You shouldn’t be too surprised by this number.  After all, IAG flies over 140 billion passenger seat miles per year – albeit not at 100% capacity – and you earn at least 1 Avios per mile flown.  Many people do not collect but they are offset by those who collect additional miles from Tesco, Amex etc.

If all of those people chose to redeem their Avios for return economy flights to New York on BA at 20,000 Avios each-way, it would require 4.8 million seats each year.  That is 13,287 economy seats per day.  That would require 66 aircraft at an average of 200 economy seats per plane.

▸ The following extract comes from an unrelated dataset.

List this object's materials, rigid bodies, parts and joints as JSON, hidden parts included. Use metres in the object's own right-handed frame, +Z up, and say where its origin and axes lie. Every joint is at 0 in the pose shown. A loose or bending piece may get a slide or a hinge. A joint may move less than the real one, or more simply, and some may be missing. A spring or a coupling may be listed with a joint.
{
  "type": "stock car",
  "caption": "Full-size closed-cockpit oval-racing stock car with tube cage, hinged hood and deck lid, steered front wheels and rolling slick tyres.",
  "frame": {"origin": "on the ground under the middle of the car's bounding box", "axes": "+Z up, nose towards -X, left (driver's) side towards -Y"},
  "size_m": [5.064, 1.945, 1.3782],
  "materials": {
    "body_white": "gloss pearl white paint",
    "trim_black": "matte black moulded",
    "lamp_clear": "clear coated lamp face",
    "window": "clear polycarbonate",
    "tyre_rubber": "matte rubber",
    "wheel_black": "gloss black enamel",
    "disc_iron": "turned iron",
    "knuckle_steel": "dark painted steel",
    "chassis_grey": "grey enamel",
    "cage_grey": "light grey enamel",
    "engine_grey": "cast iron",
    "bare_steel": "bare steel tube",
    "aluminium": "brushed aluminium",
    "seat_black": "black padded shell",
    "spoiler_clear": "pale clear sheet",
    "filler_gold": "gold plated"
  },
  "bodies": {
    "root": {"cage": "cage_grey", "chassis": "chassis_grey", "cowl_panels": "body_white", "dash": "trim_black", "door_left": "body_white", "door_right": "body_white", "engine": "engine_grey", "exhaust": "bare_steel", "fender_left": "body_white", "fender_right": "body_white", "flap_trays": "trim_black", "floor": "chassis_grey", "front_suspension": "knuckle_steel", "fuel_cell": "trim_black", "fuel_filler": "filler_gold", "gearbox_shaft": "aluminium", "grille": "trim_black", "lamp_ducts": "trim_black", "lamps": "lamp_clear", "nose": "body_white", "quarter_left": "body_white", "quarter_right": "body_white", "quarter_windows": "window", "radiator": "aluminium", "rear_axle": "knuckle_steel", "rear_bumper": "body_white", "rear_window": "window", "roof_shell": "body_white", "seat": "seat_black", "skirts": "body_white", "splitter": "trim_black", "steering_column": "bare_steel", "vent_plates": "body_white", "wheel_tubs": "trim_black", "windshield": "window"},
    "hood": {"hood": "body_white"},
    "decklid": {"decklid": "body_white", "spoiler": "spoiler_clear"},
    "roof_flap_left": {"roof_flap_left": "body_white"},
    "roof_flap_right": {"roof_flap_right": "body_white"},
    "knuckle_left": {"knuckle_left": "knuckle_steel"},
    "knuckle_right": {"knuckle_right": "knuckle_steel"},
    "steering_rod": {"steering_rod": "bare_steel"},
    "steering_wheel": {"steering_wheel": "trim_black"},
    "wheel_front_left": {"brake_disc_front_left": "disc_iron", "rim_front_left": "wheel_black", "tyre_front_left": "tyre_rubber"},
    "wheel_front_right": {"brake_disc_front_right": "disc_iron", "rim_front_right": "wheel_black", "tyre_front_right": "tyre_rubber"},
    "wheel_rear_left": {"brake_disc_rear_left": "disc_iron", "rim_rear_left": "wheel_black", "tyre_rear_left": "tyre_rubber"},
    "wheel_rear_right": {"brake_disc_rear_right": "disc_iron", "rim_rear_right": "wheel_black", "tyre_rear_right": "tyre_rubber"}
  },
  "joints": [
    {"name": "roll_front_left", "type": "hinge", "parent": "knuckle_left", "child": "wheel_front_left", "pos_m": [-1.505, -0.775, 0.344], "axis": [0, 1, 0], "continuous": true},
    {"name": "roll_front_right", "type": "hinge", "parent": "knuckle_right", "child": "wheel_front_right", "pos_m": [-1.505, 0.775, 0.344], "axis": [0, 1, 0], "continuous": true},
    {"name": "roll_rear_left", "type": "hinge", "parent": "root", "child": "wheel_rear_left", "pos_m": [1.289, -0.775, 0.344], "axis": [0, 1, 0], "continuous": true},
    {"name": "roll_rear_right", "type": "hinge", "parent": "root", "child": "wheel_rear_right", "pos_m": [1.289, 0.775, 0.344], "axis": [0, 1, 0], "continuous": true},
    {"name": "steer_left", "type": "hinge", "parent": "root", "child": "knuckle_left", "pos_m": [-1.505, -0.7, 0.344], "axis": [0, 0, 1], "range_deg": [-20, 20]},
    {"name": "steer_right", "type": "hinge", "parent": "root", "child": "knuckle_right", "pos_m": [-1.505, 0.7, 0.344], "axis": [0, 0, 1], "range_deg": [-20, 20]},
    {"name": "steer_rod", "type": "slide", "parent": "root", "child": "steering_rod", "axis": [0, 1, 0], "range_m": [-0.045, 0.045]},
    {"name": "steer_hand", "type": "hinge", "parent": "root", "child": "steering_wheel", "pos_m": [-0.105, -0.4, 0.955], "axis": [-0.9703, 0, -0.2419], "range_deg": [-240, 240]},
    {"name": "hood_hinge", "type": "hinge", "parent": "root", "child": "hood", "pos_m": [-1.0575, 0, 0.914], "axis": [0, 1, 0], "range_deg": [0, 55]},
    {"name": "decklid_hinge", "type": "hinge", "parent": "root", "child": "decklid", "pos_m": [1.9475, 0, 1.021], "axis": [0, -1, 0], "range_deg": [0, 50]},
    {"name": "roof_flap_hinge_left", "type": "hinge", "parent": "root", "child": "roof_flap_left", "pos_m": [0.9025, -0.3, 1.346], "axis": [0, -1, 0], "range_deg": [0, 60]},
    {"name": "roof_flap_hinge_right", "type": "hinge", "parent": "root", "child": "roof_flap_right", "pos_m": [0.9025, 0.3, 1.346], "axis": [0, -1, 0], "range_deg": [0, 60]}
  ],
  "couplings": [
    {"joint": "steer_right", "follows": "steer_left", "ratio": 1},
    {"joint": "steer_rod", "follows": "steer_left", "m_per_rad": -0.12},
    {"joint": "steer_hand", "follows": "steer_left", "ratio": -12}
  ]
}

That is a huge number.  Think about that for a minute.  BA and Iberia need to give away the equivalent of EVERY economy seat on 66 New York departures EVERY DAY just to keep the number of Avios in circulation constant.

You can also look at it as a % of flown seat miles.

IAG flew 230,000,000,000 passenger kilometres in 2013, ie 143,000,000,000 miles.  That is ‘number of seats on aircraft (empty or filled) x distance flown’.

As a rough rule of thumb, I would say that you need to redeem 5.5 Avios to fly one mile in economy.  (New York is 20,000 / 3,466 miles = 5.8x.  Los Angeles is 25,000 / 5,464 miles = 4.6x, Dubai is 20,000 / 3,408 miles = 5.9x, Tokyo is 30,000 / 5,966 miles = 5.0 etc)

Divide 97 billion Avios issued in 2013 by 5.5 and you get 17,600,000,000 flown miles.  BA issues enough Avios each year to fly 17.6 billion miles.

As a percentage of IAG capacity, that gets you (17.6/143) 12.3%.

If IAG fills 12.3% of its total seat numbers with Avios redemptions then it will absorb all of the new Avios being printed each year.

Of course, to fill 12.3% of seats it needs to offer up more than that.  Plenty of planes go out every day with unfilled Avios redemption seats.  IAG probably needs to make at least 20% of seats available for redemption to fill 12.3% of seats.  Of course, IAG isn’t offering up anywhere near 12.3% of its capacity, let alone 20%+.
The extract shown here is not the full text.